Madras, here we are talking exclusively about the cloth, became synonymous with the “injiri” or the “real India”. To quote the cloth historian Eicher, “injiri ( Madras) holds a special place in Kalabari life as a symbol of a person’s journey into the embrace of the world beyond this life……the opening scene in the drama of life includes a piece of injiri that is ceremoniously delivered to the mother by the father for carrying the child. This personal emblem of entry into society for that child also becomes the cloth marking his departure the moment he arrives at the house as a corpse…….”

Madras was produced and exported from Madras the place for more than four hundred years. Some say, that the weavers copied the patterns of the Scottish kilts because there was a Scottish regiment in Madras in the early 18th century. Maybe, the Scots copied the Madras check patterns. No one really knows. But historians say the trade of Madras has been going on for many, many years even more than four hundred years maybe a thousand years. But there is not much evidence for this, because the cloth disintegrates, yes it is bio-degradable and cannot last a thousand years to stand testament for this dramatic statement! 

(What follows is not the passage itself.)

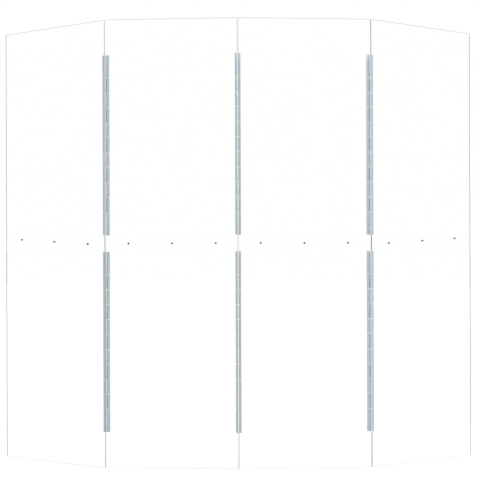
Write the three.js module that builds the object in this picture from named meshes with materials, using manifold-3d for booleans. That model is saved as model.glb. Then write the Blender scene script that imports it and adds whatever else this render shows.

The cloth is woven in and around Chennai and in the Prakasam district of Andhra Pradesh. The most prominent quality of Madras is that it bleeds profusely in the first few washes so it began to be marketed as Bleeding Cotton. Touting the fault of using fast colours as a fashion statement the exporters made a killing when it hit the market in the 60s and 70s! It is said the Portuguese were the earliest to get involved in the trade, then the others like the Dutch, French and the English too jumped into this lucrative trade of exporting Madras. Soon, East India Company controlled the scene and took it all over the world and along the slave route of Africa, France, USA.

    And, it was in the sixties, that Madras caught the attention of the fashion designers and became the rage. The bleeding cotton became quite the fashion statement! And it was used to brighten everything from home furnishings to shoes, bags, dresses and shirts. Cowboyish or crumpled—they were everywhere. It was perfect, comfortable and stylish! And it never goes out of fashion.